The restructuring plan covers short-term debt securities that were worth C$32 billion ($30.5 billion) before concerns over U.S. credit quality caused a market spasm in August 2007.

The court decision will enable investors to eventually start recovering some of their money, and the group of large investors that started crafting the workout plan a year ago said it will try to implement the plan in October.

Corporations that owned some of the commercial paper had fought the plan, but the Supreme Court of Canada turned down their appeal request.

In the nonbank ABCP market, small structured-finance companies set up trusts that issued commercial paper to large institutional investors and corporations looking to park cash for short periods. The paper was “backed” by longer-term assets such as receivables, mortgages and other loans.

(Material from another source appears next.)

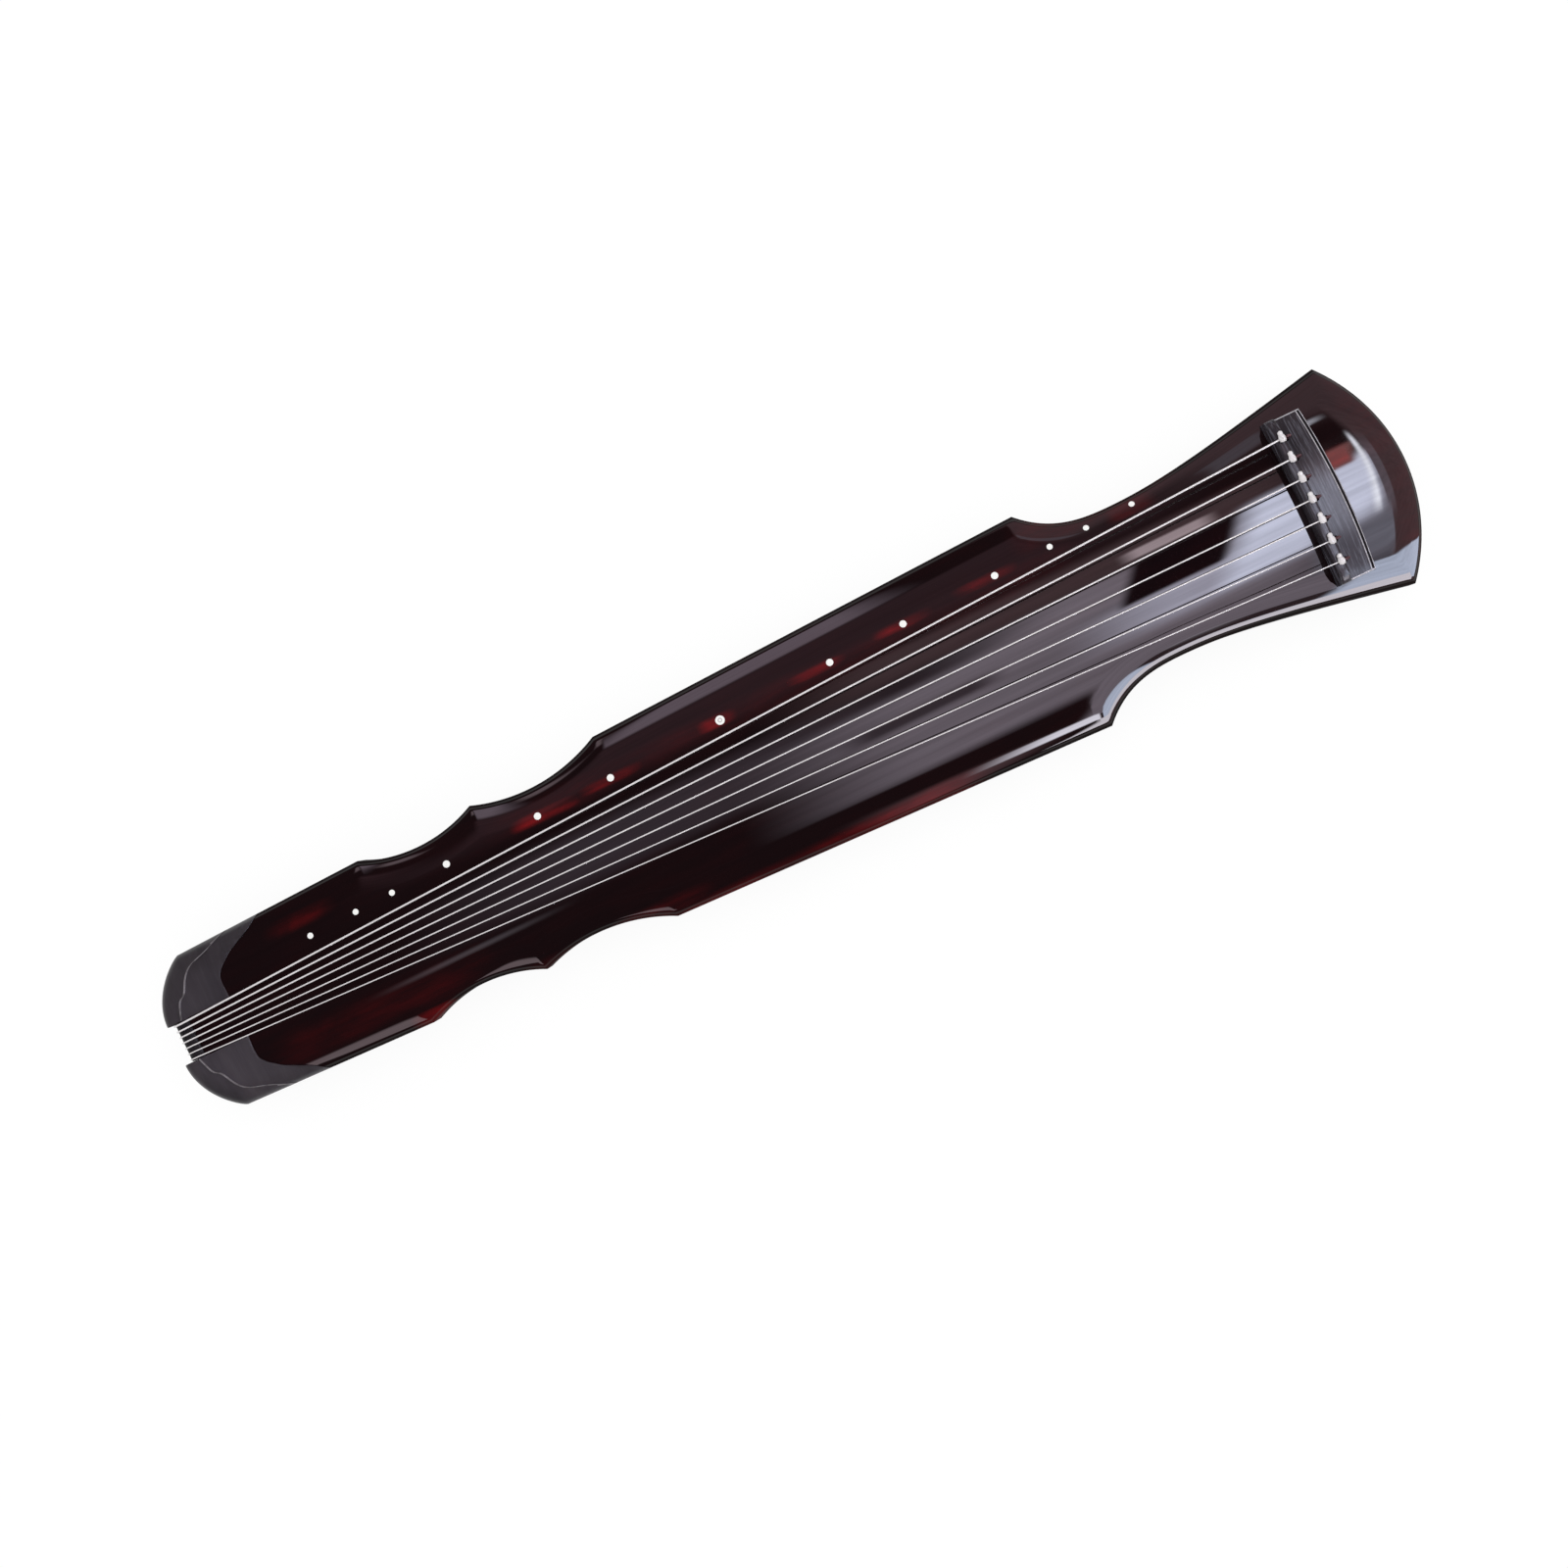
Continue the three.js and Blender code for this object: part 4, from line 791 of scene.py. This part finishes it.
black_wood = grained("black_hardwood", (300, 40, 200), (3, 0.6, 0.3),
                     ((0.004, 0.0034, 0.004), (0.012, 0.01, 0.012)), (0.5, 0.1), Specular_IOR_Level=0.2)
upper_nut = cross_bar("upper_nut", [
    (notch_x, nut_floor), (nut_back, nut_floor), (nut_back, nut_top - string_rise / 2),
    (nut_back - string_rise, nut_top),
    *quarter(notch_x + nut_round, nut_top - nut_round, nut_round, np.pi / 2)], nut_half, black_wood)
under_nut = cross_bar("under_nut", [
    *quarter(notch_x + lower_round, lower_nut_bottom + lower_round, lower_round, np.pi),
    (nut_back, lower_nut_bottom), (nut_back, lower_nut_top), (notch_x, lower_nut_top)], nut_half, black_wood)
for nut, node in ((upper_nut, "tail_nut"), (under_nut, "lower_nut")):
    bevelled(nut, 0.0004, 2, 50)
    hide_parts(node)
    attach(nut, "instrument")

# Marker studs. Thirteen small discs of shell, let into the lacquer beside the first string at
# fixed shares of its length. They grow toward the middle one, which has a darker ring.
string_length, stud_dome, stud_depth, ringed = 1.12, 0.07, 0.0021, 6
stud_shares = np.array([1 / 8, 1 / 6, 1 / 5, 1 / 4, 1 / 3, 2 / 5, 1 / 2,
                        3 / 5, 2 / 3, 3 / 4, 4 / 5, 5 / 6, 7 / 8])
stud_xs = bridge_x - stud_shares * string_length
stud_ys = (0.0606 + (0.01675 - 0.0606) * stud_shares) + 0.0122 + (0.0163 - 0.0122) * stud_shares
stud_radii = np.array([5.5, 5.5, 5.5, 6.6, 6.6, 6.6, 8.6, 6.6, 6.6, 6.6, 5.5, 5.5, 5.5]) / 2000


def skin_at(x, y):
    """Height of the finished surface and its upward direction."""
    near = [(x, y), (x + 1e-4, y), (x, y + 1e-4)]
    heights = [float(surface_at(a, b, inset_at(np.array([a]), np.array([b])))[0]) for a, b in near]
    up = Vector((heights[0] - heights[1], heights[0] - heights[2], 1e-4)).normalized()
    return heights[0], up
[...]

Corporate investors owning more than C$600 million of the paper complained that the proposed restructuring plan, designed to help recover some of their money, was full of uncertainty and would unfairly prevent them from suing banks and brokerages, except in cases of fraud.

Unlike in the U.S., where settlements with sellers of auction rates were the result of extreme pressure applied by state attorney general investigations in New York, Massachusetts and Missouri, Canada’s asset-backed restructuring followed a consolidated piece of litigation that rapidly moved through both the country’s insolvency regime as well as the federal court system.